One of the most popular markets in the Federal Capital Territory, FCT, is located in Karmo, about seven kilometres from Jabi junction.
Expectedly, it is held every Tuesday and traders usually troop to the market from Abuja metropolis and its immediate environs. That translates to huge human and vehicular traffic the moment one leaves the Jabi Airport Junction flyover and descends to Gwagwa axis.
Based on this, Karmo road gets busy every Tuesday as most residents from different locations in the FCT visit it to make their purchases or sell different wares.
Apart from Tuesday, the market also holds on Friday but it is mainly for those who want to buy or sell fairly used clothes, shoes and others, otherwise known as ‘Okirika’. It means that except for the main market day which is Tuesday, the road is less busy on other days and a visitor may not know the kind of traffic gridlock he/she may be subjected to if he/she were to use that road on a Tuesday.
For residents of Karmo and its suburb, the ordeal they are usually subjected to every market day is better imagined than experienced. A worker that fails to leave Karmo before 6am will hardly get to the office at the Federal Secretariat by 10am.
Apart from the vehicular traffic, the dilapidated state of the road and its narrow nature also constitute a problem. Those residing in Kado, Life Camp, Karmo and Gwagwa continuously grapple with traffic jam every market day.

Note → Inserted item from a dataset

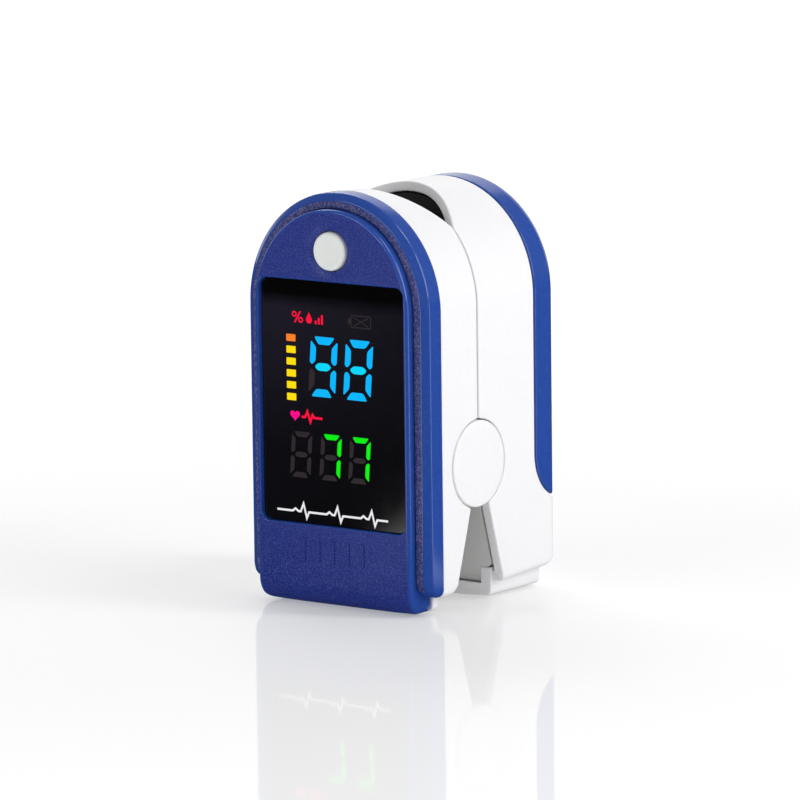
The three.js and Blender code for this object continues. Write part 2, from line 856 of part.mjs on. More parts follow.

In fact, the minimum time somebody from the fringes of Kado could spend on the road linking Karmo is 30 minutes and that is if the traffic is moving.
Findings by Friday Magazine revealed that similar roadblocks usually occur every Wednesday in Nyanya because of the market and the same goes for other satellite towns that have special market days.
A resident, Mr. Onyemauche Kalu told our correspondent that the kind of roadblock they usually experience on every market day scares them, especially now that the country is experiencing terrorism.
“Anytime I am stuck in traffic on every Karmo market day either when going or returning from my working place, my mind is never at rest because anything can happen at any moment, especially now that Boko Haram insurgents are terrorising the country.”
A trader at Karmo market said the gridlock they usually face on every market day is normal.
“I am not surprised to see this kind of traffic in Karmo because it is one of the features of a popular market. The traffic jam that people are complaining about here is nothing compared to with what we face at Nyanya market. Most traders usually leave for the market as early as 6am in order to avoid traffic jam, even the retailers do the same,” Rahma Ibrahim disclosed.
However, a taxi driver, Mmadu Ifeanyi, who usually plies that road every market day conveying passengers from Wuse bus stop to Karmo, said he makes a minimum of four trips during peak hours.
According to him, for an inexperienced driver business is usually dull. We know some short cuts and may not actually carry passengers all the way to the market. Because of patronage, we do not hesitate to increase fares, especially from Jabi to Karmo market. You never can tell what N50 per head can amount to at the close of the day’s business when we have to take stock or make returns to the owner of the vehicle.”
Another taxi driver said, “From Wuse bus stop to Karmo last gate is my route but I always avoid the road on Tuesdays because it slows down my business. Before the market day, we usually make between 10-11 trips, but because of the huge traffic on Tuesdays I am hardly able to go four trips. So, I have decided against plying that road on Tuesdays. I prefer to conduct my business on other roads and resume there in subsequent days,” he revealed.
Mrs. Rose Kelechi said “I buy food items there because they are cheaper compared with other markets in the town. The only thing that discourages me most of the time is the unpredictable roadblock that may even last between 20-30 minutes.
“Another thing is, even when one manages to go there, I find it difficult to park my car because the parking spaces are inadequate. So many people visit the market as it is popular and things are cheaper. Though it is always overcrowded and the traffic unpleasant, but I still prefer to do my shopping there. I try to reduce my stay in traffic by leaving very early. In fact, last week, I got to Jabi junction before 7am and a friend directed me to a near-by compound where I parked my car at the cost of N150 for four hours and then joined public transport to the market,” she said.
Another resident, Mrs Chinelo Iheme, disclosed that “the traffic gridlock is mostly caused by impatient drivers. They take advantage of every little space only to end up obstructing incoming drivers. Sadly, because of their impatience and non-adherence to basic traffic rules the road is usually clogged within seconds. Unfortunately, the traffic wardens are not very helpful. They often turn a blind eye after collecting a token from recalcitrant drivers.’’
According to her, the policemen are notorious for encouraging bad traffic behaviours along Karmo-Gwagwa road. “All you need to be convinced is to come to Karmo on a market day and casually observe what the policemen on duty along that road do. Sometimes, people even think that the presence of the policemen contribute to traffic gridlock. Though a handful of them attempt to assist, but majority often constitute nuisance, especially whenever they leave the responsibility of controlling traffic to chase after drivers that may have failed to pay their usual ‘tollgate’ or use their stooges to block any commercial vehicle that fails to comply.”